***** DATA EXTRACT

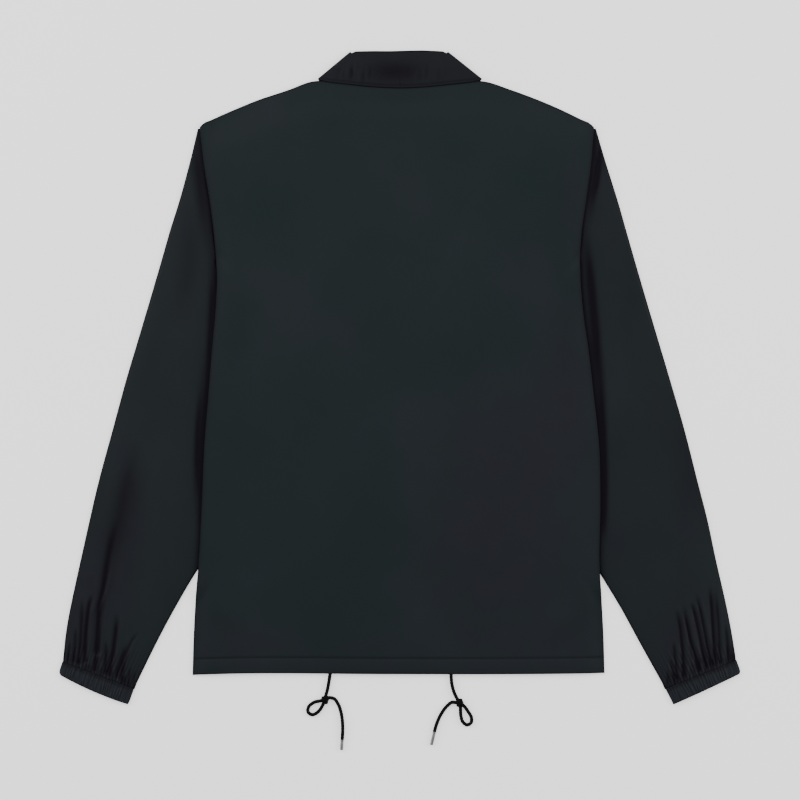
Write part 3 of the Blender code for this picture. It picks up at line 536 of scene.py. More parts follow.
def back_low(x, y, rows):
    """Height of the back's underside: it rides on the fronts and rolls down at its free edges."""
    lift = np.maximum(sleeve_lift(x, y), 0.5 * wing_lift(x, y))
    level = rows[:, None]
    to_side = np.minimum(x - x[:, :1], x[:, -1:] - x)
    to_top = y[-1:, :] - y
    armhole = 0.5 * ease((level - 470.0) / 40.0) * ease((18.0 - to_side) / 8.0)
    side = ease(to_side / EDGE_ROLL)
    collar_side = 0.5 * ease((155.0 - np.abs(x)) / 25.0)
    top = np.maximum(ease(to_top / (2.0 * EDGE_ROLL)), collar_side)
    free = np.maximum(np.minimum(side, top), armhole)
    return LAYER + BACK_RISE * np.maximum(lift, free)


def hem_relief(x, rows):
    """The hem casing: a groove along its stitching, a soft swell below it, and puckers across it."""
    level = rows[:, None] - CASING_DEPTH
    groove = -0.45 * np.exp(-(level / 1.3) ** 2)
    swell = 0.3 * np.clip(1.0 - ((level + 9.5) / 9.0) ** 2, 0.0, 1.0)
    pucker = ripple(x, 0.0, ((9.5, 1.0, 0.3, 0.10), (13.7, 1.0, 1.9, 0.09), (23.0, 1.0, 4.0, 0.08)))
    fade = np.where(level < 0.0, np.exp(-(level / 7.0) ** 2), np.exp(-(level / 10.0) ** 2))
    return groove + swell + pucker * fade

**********

REQUIREMENT:
Without leaving anything out, quote all the data.

RESPONSE TO THIS TASK:
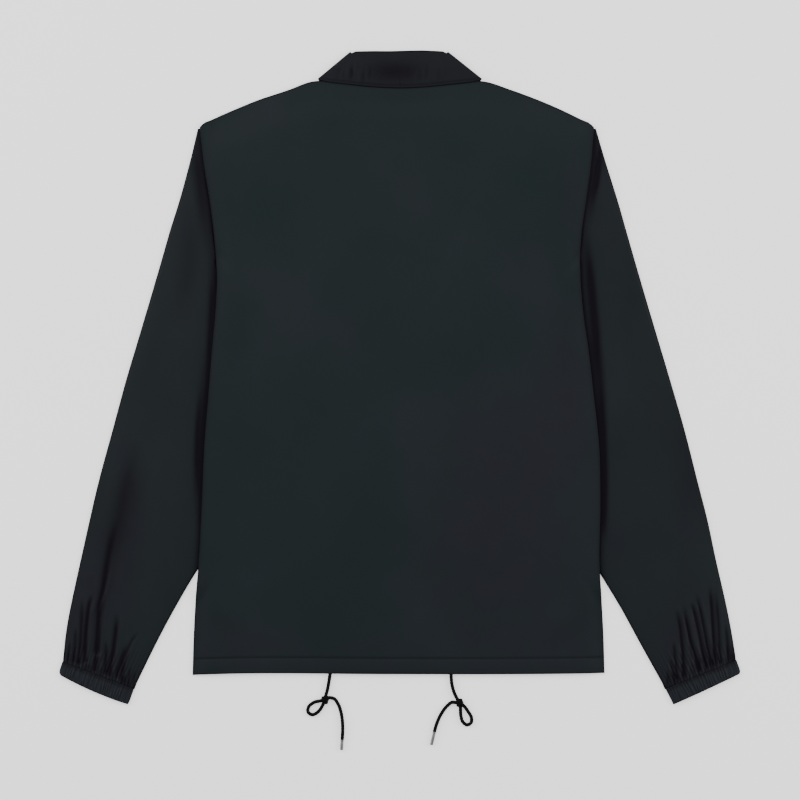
Write part 3 of the Blender code for this picture. It picks up at line 536 of scene.py. More parts follow.
def back_low(x, y, rows):
    """Height of the back's underside: it rides on the fronts and rolls down at its free edges."""
    lift = np.maximum(sleeve_lift(x, y), 0.5 * wing_lift(x, y))
    level = rows[:, None]
    to_side = np.minimum(x - x[:, :1], x[:, -1:] - x)
    to_top = y[-1:, :] - y
    armhole = 0.5 * ease((level - 470.0) / 40.0) * ease((18.0 - to_side) / 8.0)
    side = ease(to_side / EDGE_ROLL)
    collar_side = 0.5 * ease((155.0 - np.abs(x)) / 25.0)
    top = np.maximum(ease(to_top / (2.0 * EDGE_ROLL)), collar_side)
    free = np.maximum(np.minimum(side, top), armhole)
    return LAYER + BACK_RISE * np.maximum(lift, free)


def hem_relief(x, rows):
    """The hem casing: a groove along its stitching, a soft swell below it, and puckers across it."""
    level = rows[:, None] - CASING_DEPTH
    groove = -0.45 * np.exp(-(level / 1.3) ** 2)
    swell = 0.3 * np.clip(1.0 - ((level + 9.5) / 9.0) ** 2, 0.0, 1.0)
    pucker = ripple(x, 0.0, ((9.5, 1.0, 0.3, 0.10), (13.7, 1.0, 1.9, 0.09), (23.0, 1.0, 4.0, 0.08)))
    fade = np.where(level < 0.0, np.exp(-(level / 7.0) ** 2), np.exp(-(level / 10.0) ** 2))
    return groove + swell + pucker * fade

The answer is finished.